═══ INFORMATION PROVIDED
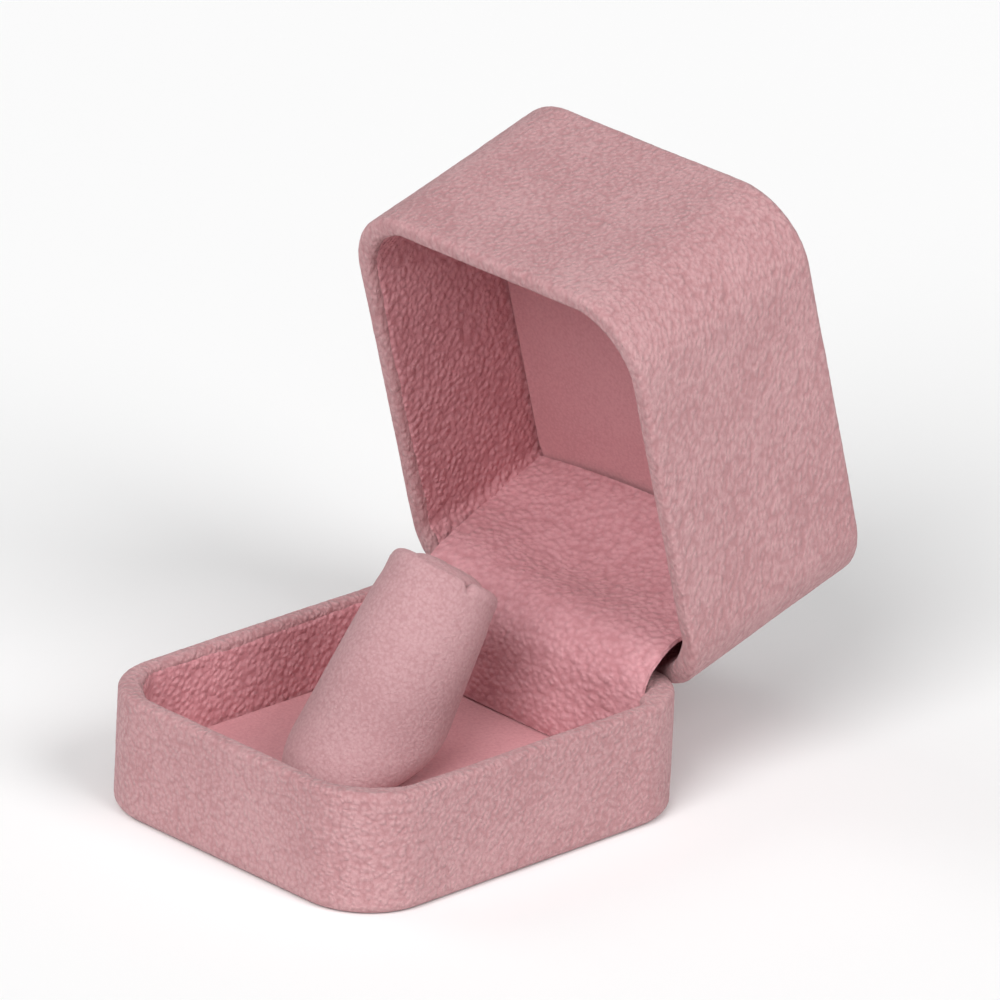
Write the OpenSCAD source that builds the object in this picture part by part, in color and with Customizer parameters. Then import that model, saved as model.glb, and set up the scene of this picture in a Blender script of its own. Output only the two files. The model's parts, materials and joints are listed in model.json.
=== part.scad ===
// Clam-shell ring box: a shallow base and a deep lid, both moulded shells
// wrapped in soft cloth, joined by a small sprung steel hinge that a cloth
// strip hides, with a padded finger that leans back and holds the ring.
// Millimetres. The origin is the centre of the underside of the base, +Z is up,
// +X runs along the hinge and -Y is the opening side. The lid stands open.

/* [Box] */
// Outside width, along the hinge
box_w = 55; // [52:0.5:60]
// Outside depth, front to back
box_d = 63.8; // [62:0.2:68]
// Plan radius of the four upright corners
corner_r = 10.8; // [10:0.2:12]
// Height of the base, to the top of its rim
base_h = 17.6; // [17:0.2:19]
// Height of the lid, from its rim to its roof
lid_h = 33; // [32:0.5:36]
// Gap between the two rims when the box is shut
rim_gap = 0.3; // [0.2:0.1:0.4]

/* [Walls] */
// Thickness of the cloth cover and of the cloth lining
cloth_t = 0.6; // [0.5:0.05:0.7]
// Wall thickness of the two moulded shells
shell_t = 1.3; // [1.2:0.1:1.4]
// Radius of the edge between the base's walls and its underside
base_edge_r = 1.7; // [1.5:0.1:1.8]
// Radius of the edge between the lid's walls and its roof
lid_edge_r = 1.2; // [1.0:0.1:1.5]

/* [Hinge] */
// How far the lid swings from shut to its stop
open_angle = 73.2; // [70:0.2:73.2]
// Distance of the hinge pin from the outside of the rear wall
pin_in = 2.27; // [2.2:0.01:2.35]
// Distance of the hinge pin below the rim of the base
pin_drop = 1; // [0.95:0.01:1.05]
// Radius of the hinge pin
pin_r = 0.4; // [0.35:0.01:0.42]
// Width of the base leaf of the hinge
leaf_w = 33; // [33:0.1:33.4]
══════
■ SET PROBLEM:
Without changing anything, quote the lines from the top of the data to the line that contains "lid stands open.", including that line.

■ EXERCISE SOLUTION:
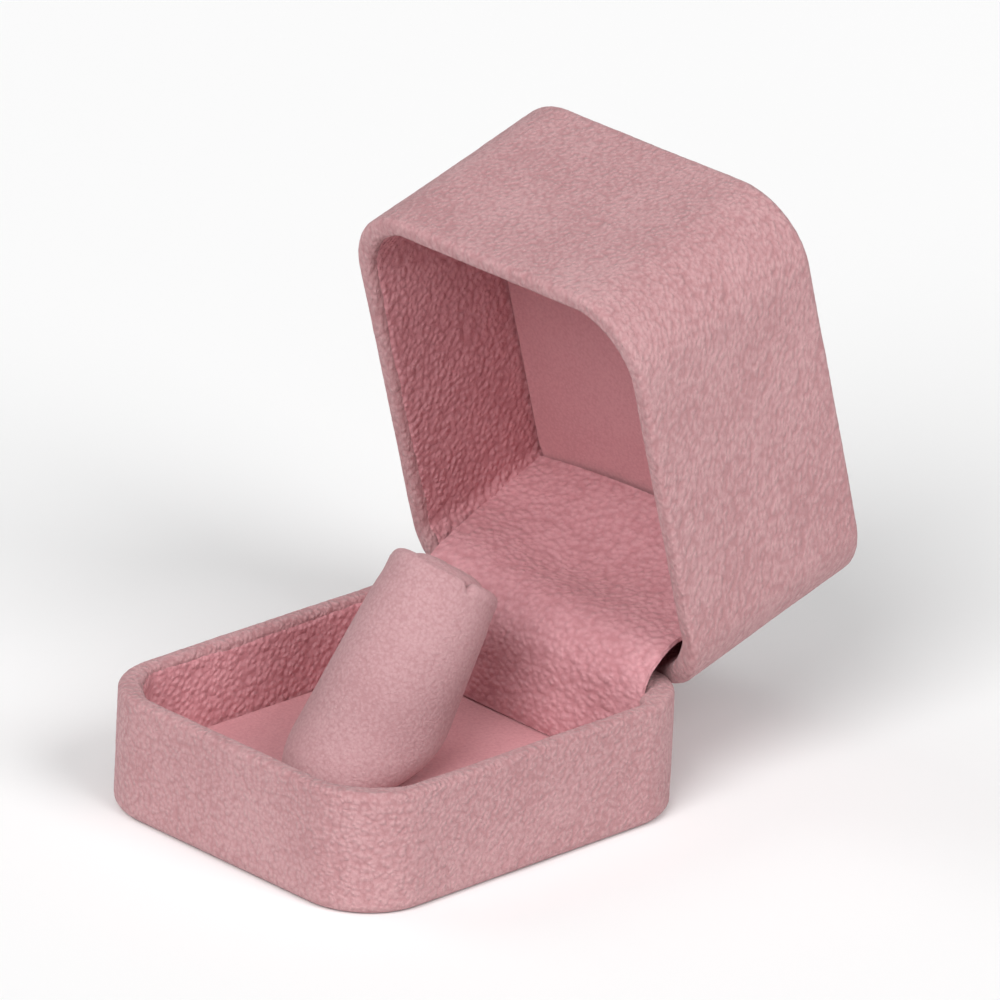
Write the OpenSCAD source that builds the object in this picture part by part, in color and with Customizer parameters. Then import that model, saved as model.glb, and set up the scene of this picture in a Blender script of its own. Output only the two files. The model's parts, materials and joints are listed in model.json.
=== part.scad ===
// Clam-shell ring box: a shallow base and a deep lid, both moulded shells
// wrapped in soft cloth, joined by a small sprung steel hinge that a cloth
// strip hides, with a padded finger that leans back and holds the ring.
// Millimetres. The origin is the centre of the underside of the base, +Z is up,
// +X runs along the hinge and -Y is the opening side. The lid stands open.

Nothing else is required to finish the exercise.